= Stored dataset items =
========================================

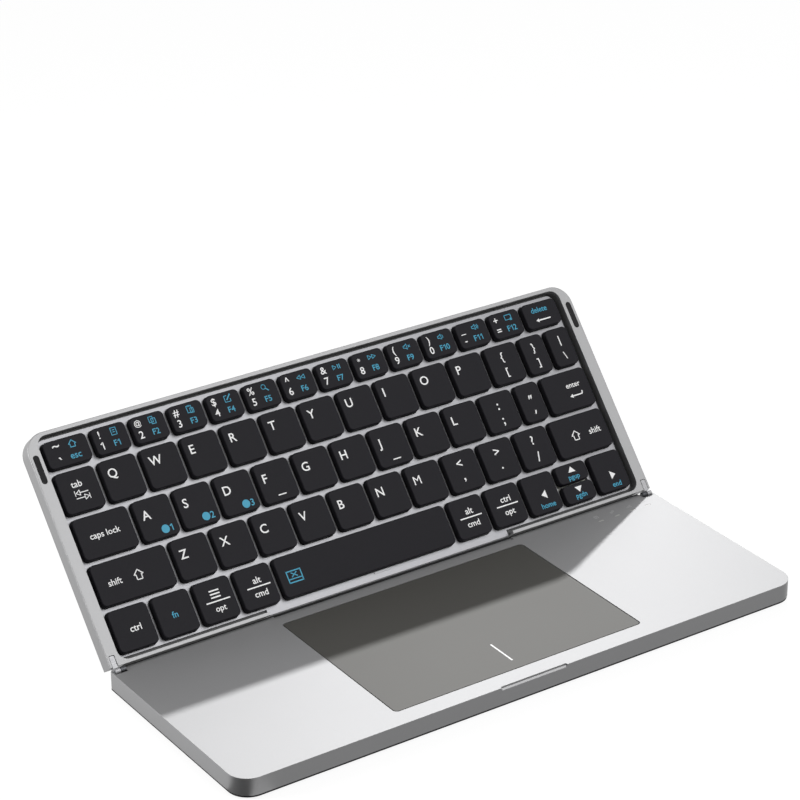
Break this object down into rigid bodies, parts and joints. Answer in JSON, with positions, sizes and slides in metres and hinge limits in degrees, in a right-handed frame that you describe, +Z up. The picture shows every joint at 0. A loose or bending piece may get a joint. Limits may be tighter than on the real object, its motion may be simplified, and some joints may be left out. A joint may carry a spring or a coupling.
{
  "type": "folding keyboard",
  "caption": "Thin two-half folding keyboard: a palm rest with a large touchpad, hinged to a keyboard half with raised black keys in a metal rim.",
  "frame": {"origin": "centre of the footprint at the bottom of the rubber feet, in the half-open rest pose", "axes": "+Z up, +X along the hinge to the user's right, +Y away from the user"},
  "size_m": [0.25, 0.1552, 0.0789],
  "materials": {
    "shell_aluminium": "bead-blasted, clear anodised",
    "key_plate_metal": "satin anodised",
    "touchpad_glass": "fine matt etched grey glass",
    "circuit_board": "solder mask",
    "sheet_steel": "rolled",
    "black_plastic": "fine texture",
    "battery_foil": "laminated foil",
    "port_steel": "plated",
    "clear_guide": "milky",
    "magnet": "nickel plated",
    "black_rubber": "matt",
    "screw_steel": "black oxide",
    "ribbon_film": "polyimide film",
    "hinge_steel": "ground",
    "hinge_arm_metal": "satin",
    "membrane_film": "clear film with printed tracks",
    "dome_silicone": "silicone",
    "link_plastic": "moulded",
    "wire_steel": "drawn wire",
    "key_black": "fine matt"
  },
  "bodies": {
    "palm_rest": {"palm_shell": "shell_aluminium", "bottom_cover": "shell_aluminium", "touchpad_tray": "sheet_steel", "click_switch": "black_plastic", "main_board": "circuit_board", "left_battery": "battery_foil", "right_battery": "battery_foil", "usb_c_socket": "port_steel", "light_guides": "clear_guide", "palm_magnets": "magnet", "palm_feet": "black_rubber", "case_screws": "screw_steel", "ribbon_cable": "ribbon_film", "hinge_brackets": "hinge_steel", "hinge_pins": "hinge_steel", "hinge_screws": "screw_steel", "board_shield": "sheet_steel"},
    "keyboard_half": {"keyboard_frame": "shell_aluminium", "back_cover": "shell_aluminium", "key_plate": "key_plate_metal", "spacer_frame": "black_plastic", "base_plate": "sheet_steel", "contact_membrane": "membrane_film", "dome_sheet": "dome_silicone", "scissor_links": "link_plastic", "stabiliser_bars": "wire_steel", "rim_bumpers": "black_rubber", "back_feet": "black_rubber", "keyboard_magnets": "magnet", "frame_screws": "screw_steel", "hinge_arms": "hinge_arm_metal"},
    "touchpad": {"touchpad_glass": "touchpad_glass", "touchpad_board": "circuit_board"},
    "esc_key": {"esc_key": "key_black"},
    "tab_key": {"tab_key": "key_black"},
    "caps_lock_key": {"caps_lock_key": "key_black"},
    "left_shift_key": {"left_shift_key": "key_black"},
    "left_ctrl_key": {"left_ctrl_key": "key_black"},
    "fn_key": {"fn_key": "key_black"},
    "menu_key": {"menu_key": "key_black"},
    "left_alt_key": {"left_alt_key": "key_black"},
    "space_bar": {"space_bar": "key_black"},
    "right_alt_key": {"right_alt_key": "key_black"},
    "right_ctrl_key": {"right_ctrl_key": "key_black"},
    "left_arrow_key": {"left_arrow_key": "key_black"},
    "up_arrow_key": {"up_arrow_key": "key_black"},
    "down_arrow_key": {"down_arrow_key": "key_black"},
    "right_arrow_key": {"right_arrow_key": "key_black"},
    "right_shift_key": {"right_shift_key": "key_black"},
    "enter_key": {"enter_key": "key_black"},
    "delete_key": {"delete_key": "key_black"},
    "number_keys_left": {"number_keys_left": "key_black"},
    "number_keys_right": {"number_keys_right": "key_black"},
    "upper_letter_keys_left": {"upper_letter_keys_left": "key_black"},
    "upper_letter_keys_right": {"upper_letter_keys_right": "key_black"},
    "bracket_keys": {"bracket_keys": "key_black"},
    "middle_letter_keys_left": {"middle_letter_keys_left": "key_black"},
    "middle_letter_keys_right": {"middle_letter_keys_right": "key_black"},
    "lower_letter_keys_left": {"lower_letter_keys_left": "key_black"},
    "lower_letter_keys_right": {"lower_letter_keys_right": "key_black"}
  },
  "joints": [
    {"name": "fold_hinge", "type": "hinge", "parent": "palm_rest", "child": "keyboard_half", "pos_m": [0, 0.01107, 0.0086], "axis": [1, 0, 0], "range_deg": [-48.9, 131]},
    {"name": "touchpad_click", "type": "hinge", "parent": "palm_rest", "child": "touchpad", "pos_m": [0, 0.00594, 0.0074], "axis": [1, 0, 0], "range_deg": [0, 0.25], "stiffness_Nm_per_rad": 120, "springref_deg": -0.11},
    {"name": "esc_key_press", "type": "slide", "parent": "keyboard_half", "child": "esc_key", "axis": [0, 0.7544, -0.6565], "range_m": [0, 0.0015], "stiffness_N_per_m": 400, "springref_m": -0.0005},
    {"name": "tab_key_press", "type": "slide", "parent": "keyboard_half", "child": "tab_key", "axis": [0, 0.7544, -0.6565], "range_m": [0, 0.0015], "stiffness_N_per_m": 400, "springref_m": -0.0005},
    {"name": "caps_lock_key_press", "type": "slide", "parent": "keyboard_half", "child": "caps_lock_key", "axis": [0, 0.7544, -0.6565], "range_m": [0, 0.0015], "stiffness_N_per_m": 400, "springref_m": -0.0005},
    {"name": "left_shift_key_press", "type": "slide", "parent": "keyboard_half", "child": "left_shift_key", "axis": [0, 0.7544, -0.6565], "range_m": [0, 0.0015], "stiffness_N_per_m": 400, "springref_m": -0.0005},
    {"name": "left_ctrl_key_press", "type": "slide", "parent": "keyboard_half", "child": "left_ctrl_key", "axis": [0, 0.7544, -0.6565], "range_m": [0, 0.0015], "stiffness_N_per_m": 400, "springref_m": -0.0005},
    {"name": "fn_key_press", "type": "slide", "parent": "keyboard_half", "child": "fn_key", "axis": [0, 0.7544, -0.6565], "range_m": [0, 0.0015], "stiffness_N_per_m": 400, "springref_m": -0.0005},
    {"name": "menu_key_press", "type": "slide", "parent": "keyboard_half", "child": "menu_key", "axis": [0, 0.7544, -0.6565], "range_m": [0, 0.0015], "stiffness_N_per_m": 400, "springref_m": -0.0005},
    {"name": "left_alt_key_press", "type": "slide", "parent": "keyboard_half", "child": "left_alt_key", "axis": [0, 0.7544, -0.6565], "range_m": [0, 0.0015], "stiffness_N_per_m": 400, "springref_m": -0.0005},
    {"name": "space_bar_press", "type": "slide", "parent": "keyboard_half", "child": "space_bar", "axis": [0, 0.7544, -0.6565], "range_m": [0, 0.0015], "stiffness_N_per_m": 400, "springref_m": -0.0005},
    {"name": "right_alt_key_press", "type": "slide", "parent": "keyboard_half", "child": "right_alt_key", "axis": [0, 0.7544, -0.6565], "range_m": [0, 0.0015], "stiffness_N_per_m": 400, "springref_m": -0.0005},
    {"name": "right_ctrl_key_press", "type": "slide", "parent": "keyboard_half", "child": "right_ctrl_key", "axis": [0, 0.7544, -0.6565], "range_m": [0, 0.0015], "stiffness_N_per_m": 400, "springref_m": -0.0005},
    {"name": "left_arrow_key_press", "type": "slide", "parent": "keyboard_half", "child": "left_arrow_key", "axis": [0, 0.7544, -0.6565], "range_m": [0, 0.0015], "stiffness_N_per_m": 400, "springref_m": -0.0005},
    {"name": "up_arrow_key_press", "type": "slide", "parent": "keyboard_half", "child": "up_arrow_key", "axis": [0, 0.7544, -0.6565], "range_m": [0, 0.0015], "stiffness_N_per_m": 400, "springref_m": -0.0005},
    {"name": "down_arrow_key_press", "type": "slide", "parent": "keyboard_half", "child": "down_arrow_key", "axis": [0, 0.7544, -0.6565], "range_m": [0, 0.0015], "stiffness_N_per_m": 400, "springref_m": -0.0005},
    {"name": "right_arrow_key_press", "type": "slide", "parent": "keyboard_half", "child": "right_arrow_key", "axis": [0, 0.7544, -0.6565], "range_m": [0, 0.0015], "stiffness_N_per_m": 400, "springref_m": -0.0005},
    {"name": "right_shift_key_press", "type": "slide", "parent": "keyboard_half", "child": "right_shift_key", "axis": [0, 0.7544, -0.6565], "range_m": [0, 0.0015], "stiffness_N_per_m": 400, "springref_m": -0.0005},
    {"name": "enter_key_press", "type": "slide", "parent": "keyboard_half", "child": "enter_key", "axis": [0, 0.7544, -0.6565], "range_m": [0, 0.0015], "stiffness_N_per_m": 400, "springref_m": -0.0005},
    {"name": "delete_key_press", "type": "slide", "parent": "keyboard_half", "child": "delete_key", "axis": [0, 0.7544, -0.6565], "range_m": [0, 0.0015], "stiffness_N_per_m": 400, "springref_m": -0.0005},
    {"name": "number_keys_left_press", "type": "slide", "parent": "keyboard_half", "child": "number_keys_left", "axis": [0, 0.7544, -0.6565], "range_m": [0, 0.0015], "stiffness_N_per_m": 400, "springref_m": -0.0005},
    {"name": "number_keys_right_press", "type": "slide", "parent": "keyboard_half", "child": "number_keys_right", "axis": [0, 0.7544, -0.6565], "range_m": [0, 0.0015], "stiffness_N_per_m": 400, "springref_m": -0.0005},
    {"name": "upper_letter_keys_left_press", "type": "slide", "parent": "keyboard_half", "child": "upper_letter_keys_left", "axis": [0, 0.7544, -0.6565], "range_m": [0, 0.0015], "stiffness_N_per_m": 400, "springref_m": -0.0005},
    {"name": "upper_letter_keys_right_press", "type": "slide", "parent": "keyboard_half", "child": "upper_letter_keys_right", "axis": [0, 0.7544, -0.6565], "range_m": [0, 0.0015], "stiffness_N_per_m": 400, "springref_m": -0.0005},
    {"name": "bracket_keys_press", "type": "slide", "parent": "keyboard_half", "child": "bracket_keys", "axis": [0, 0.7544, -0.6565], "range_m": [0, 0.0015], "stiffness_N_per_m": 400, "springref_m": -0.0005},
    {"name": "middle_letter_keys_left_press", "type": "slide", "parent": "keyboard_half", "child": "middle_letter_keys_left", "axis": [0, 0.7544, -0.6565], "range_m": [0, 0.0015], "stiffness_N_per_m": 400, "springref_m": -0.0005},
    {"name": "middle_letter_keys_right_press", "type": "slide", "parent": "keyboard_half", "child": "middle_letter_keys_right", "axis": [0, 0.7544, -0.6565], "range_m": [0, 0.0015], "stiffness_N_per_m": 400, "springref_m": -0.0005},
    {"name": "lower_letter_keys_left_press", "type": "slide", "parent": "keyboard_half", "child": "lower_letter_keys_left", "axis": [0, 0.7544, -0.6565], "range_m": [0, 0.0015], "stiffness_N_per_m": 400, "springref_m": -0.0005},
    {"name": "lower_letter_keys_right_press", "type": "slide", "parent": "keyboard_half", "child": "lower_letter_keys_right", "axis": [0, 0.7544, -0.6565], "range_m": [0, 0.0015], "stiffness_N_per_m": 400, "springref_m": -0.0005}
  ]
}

========================================

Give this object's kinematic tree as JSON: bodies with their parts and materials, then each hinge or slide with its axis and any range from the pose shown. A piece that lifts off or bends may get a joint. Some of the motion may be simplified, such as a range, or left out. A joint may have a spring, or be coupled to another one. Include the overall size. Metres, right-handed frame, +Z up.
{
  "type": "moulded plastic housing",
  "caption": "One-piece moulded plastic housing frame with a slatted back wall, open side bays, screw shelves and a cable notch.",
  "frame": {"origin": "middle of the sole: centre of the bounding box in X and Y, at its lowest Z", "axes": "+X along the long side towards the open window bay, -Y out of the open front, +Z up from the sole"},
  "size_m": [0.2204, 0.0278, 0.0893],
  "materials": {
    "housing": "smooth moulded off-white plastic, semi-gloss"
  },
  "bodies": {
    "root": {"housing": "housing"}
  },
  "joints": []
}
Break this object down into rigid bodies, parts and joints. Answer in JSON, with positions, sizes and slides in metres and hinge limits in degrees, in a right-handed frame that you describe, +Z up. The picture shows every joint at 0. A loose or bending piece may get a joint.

========================================

= TASK OBJECTIVE =
Copy every line of the listing where the word "joints" appears.

= SOLUTION BELOW =
Break this object down into rigid bodies, parts and joints. Answer in JSON, with positions, sizes and slides in metres and hinge limits in degrees, in a right-handed frame that you describe, +Z up. The picture shows every joint at 0. A loose or bending piece may get a joint. Limits may be tighter than on the real object, its motion may be simplified, and some joints may be left out. A joint may carry a spring or a coupling.
  "joints": [
  "joints": []
Break this object down into rigid bodies, parts and joints. Answer in JSON, with positions, sizes and slides in metres and hinge limits in degrees, in a right-handed frame that you describe, +Z up. The picture shows every joint at 0. A loose or bending piece may get a joint.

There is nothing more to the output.